Une nouvelle catastrophe au Brésil
Le 1er mars dernier, la compagnie norvégienne Norsk Hydro, qui détient l’entreprise locale Alunorte, a été condamnée par la justice brésilienne à une amende de 5 millions d’euros. La plus grande usine d’alumine au monde (5,8 millions de tonnes/an) est accusée de provoquer des dégâts environnementaux dans le nord du Brésil. Les autorités ont également ordonné que l’entreprise procède à la réduction de moitié de sa production et suspende l’utilisation d’un bassin provoquant une grave pollution.
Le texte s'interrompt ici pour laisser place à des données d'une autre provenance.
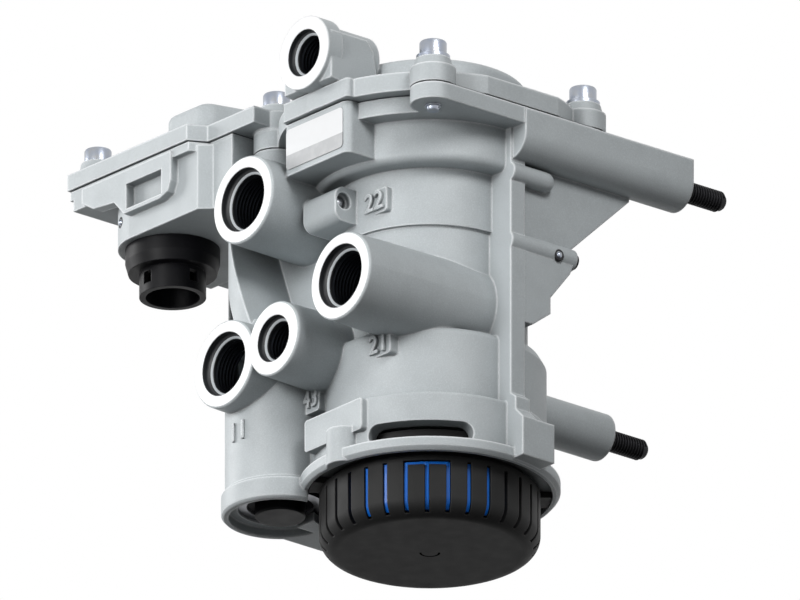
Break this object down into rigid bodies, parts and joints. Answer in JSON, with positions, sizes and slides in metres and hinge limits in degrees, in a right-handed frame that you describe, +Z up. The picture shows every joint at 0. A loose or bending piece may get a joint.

En cause : les résidus de bauxite qui ont contaminé l’eau de la municipalité de Barcarena. Selon une source provenant du ministère brésilien de la Santé publique, le débordement qui a provoqué cette contamination fait courir de réels risques aux pêcheurs et autres communautés vivant dans l’Amazone. Une contamination de la terre, de l’air et de l’eau qui menace des milliers d’habitants. Une zone déjà sous-développée et qui subit de plein fouet cette catastrophe environnementale.
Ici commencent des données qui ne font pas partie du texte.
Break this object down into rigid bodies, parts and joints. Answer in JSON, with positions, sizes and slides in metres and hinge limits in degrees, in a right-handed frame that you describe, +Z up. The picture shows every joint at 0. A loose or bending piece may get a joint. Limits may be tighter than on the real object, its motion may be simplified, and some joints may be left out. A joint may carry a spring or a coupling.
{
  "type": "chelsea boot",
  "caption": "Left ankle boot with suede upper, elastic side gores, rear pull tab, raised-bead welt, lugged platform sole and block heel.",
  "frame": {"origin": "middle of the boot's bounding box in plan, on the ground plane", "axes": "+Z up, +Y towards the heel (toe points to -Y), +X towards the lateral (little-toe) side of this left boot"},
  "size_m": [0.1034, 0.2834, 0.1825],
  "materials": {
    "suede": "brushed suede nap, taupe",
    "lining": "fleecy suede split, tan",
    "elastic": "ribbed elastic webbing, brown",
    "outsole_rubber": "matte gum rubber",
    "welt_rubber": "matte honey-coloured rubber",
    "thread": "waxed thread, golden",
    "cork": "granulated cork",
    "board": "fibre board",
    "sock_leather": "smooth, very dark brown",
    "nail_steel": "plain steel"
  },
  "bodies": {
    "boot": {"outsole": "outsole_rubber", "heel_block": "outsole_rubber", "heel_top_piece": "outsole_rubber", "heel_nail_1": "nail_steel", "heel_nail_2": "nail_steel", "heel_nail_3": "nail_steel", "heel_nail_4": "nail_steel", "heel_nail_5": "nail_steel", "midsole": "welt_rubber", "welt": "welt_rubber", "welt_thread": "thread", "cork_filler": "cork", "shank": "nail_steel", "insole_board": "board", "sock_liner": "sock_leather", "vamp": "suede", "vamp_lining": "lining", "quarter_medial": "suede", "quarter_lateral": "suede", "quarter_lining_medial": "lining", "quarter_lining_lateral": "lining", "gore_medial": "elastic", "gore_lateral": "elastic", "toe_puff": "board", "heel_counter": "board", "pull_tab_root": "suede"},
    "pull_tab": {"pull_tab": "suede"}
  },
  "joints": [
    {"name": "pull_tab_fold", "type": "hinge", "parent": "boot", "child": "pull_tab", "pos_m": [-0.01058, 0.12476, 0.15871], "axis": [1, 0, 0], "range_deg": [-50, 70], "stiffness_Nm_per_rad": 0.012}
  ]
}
Guinée, la première victime
Bien sûr, l’exploitation de la bauxite peut être effectuée en respectant des normes sociales et environnementales qui protègeront la nature. Les méthodes pour faire un minimum de dégât sur la nature nécessitent la mise en place de procédures relativement classiques dans le monde minier. Cela passe notamment par la récupération, le traitement et l’assainissement des « boues rouges » toxiques provoquées par le forage. Mais certains grands groupes, notamment asiatiques, profitent de la faiblesse des États où ils opèrent pour passer outre ces mesures afin de faire des économies et accroître leurs profits. Une exploitation qui fait alors des dégâts colossaux et durables, et particulièrement en Guinée. Dans le nord-ouest du pays se trouve le plus grand gisement mondial de bauxite et il attire depuis plusieurs années les convoitises. Selon les experts, le pays possède à lui seul près de 25 milliards de tonnes, soit la moitié des réserves mondiales ! Problème : à l’instar de celui de son homologue norvégien, l’exploitant chinois China Hongqiao Group est régulièrement accusé de saccager la nature.
Outre le fait de ne pas travailler main dans la main avec les populations locales (le groupe n’embauche que très peu de main d’œuvre sur place), l’entreprise asiatique fait fi de toutes les considérations environnementales. Ce n’est pas nouveau : en 2016, les entreprises chinoises ont dû suspendre leurs activités (l’extraction de bauxite) en Malaisie pour des « raisons sanitaires ». Idem en Indonésie deux ans plus tôt. Ces deux pays ont, depuis, interdit l’exportation de la bauxite en Chine.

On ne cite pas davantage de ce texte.